Closed wbwarnerb closed 1 year ago
You shouldn't run that ... That script is actually used when the image is started in a multi-container environment.
gvmd should already be listening on 9390 in the container. If you want to use it with an external program, then you need to tell docker to expose the port. You will have to do this when you start the container. Just add this: "-p 9390:9390" to the start-up command. This forwards port 9390 on your host machine to port 9390 on the container. Now you should be able to send the connection to the IP of your host computer and they will connect to the container.
I hope this helps. If not, please let me know.
Thanks so much for the quick response. I'll try this out this weekend. :)
I love what you've done here, making openvas a much easier install. I do have some issues though with the manager. While openvas runs on 9392 ->8080 just fine, I wanted to get 3rd party integration, which requires access to the Openvas manager that defaults to port 9390. I noticed that port wasn't listening, so I looked in this docker's container scripts folder. There is a gvmd.sh script, which tries to create the manager listening on 9390.

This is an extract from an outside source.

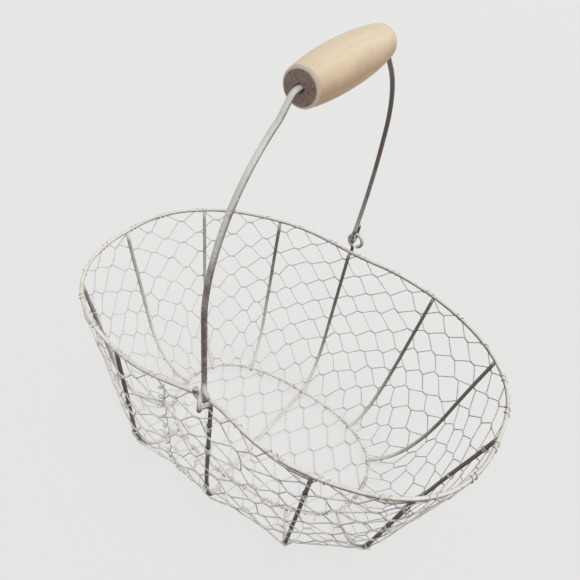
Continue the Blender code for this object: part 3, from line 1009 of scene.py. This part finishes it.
def make_studio():
    scene = bpy.context.scene
    bpy.ops.mesh.primitive_plane_add(size=24, location=(0, 0, 0))
    floor = bpy.context.active_object
    floor.name = "studio_floor"
    floor.data.materials.append(floor_finish())

    world = bpy.data.worlds.new("studio")
    world.use_nodes = True
    backdrop = world.node_tree.nodes["Background"]
    backdrop.inputs["Color"].default_value = (0.98, 0.985, 1.0, 1)
    backdrop.inputs["Strength"].default_value = 0.62
    scene.world = world

    sun = bpy.data.lights.new("overhead_softbox", "SUN")
    sun.energy = 1.30
    sun.angle = radians(75)
    sun.color = (1.0, 0.985, 0.955)
    lamp = bpy.data.objects.new("overhead_softbox", sun)
    scene.collection.objects.link(lamp)
    lamp.rotation_euler = Vector((0.42, 0.18, 1.0)).to_track_quat("Z", "Y").to_euler()

    scene.view_settings.view_transform = "Standard"


# ---------------------------------------------------------------- making it all
make_camera()
make_studio()
cream = (0.84, 0.81, 0.74), (0.74, 0.70, 0.62)
stone = (0.72, 0.705, 0.66), (0.60, 0.58, 0.53)
# The shade and light settings below paint shade and light into the wires' colour.
rim_finish = painted_wire("rim_paint_visual", cream, (0.125, 0.108, 0.095), -0.10, 0.65, back_right_painted_shade=0.24,
                          underside_painted_shade=0.6, front_painted_shade=0.15, patchy=0.20)
ring_finish = painted_wire("ring_paint_visual", cream, (0.30, 0.27, 0.24), -0.60, 0.20)
frame_finish = painted_wire("frame_paint_visual", cream, (0.185, 0.160, 0.144), 0.10, 0.95, back_right_painted_shade=0.34,
                            underside_painted_shade=0.06, lighter_low_and_above_rim=0.60, low_height=0.120, front_painted_shade=0.50,
                            patchy=0.12, shine=0.12)
bail_finish = painted_wire("bail_paint_visual", stone, (0.095, 0.070, 0.062), -0.05, 0.45, roughness=0.38,
                           patchy=0.10)
netting_finish = painted_wire("netting_paint_visual", ((0.86, 0.83, 0.77), (0.78, 0.745, 0.68)),
                              (0.20, 0.175, 0.155), -0.60, 0.50, back_right_painted_shade=0.42, underside_painted_shade=0.55,
                              front_painted_shade=0.50)

stations = make_stations()
make_rim(rim_finish)
make_base_ring(ring_finish)
make_ribs(stations, frame_finish)
make_handle_rib(stations, frame_finish)
make_bail(bail_finish)
make_grip(wood_finish())
make_netting(stations, netting_finish)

However, when I run it, the script threw a slew of errors. The first being that it couldn't find the path to the var-log folder. I fixed that.
After that I got more errors, like it couldn't find gvm-manage-certs, and then later on certtool not found, and libopts25 not found, etc.
I began to wonder about the script itself, as it seems it has not been successfully run. As gvmd.sh gets called each start/restart, is there an updated version that doesn't have these issues?